In fact, the Presidency gave up its intention for developing a preliminary position in the March meeting of the Council, the debate was only about the general direction of the proposal. This is a very complex statute aimed to restrict the short selling of shares, government securities, and so-called credit default swap (CDS) derivatives.
Member States have agreed on most of the proposed regulations. Actually, only two open issues have remained now. One is that whether naked short selling of government securities should be permanently prohibited, and if so, in what scope, and what should be the exact powers and functions of the European Securities and Markets Authority (ESMA), beyond the national supervisory authorities. We trust that in the May meeting of ECOFIN, we will manage to reach a consensus, a preliminary agreement on these two issues as well.
The Council section of the alignment is also in an advanced stage, it might be ready for closing in May. We can accept a general approach on the legislative proposal, concerning financial derivatives. The most important novelty of the proposal is that in most derivative transactions, it would be mandatory to involve a central contracting party, which would minimise partner risk, i.e. the possibility of a party suffering losses because its partner in the transaction, is not able to deliver.

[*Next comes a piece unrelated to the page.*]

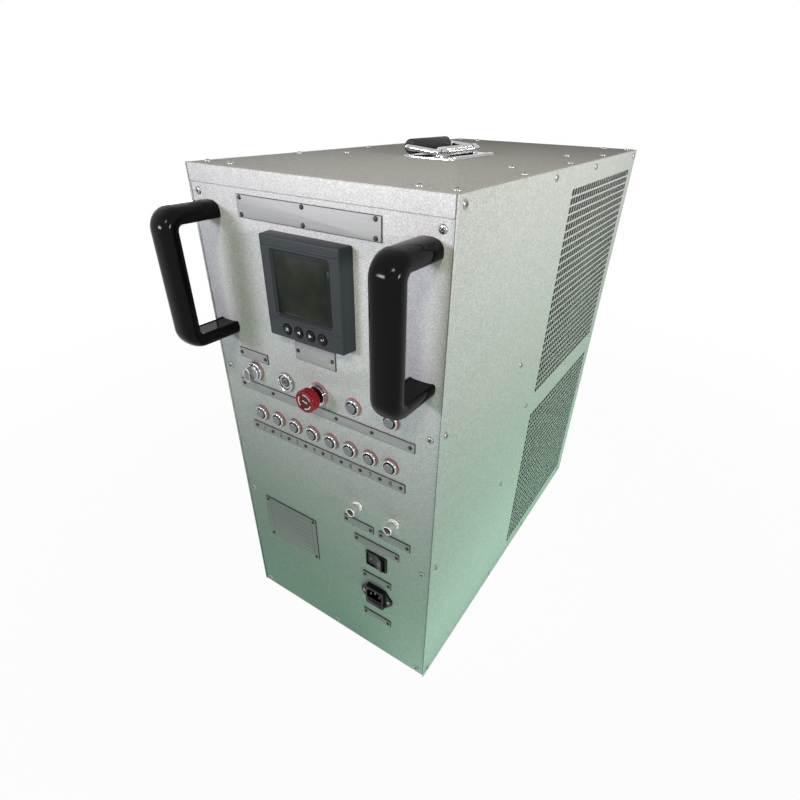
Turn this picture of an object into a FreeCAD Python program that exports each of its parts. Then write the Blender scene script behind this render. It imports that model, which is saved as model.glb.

Of the many issues, I would like to highlight the Omnibus II directive, which will incorporate the sectoral statutes of the already existing European supervisory authorities, i.e. it will complete legislative conditions that are necessary for the operation of the new micro-supervisory structure. The Commission’s proposal came out relatively late, only at the beginning of January, but we are working hard, and we are close to an agreement in the Council. We hope that we can close negotiations with the EP regarding all three legislative proposals, before the end of the Hungarian Presidency’s term.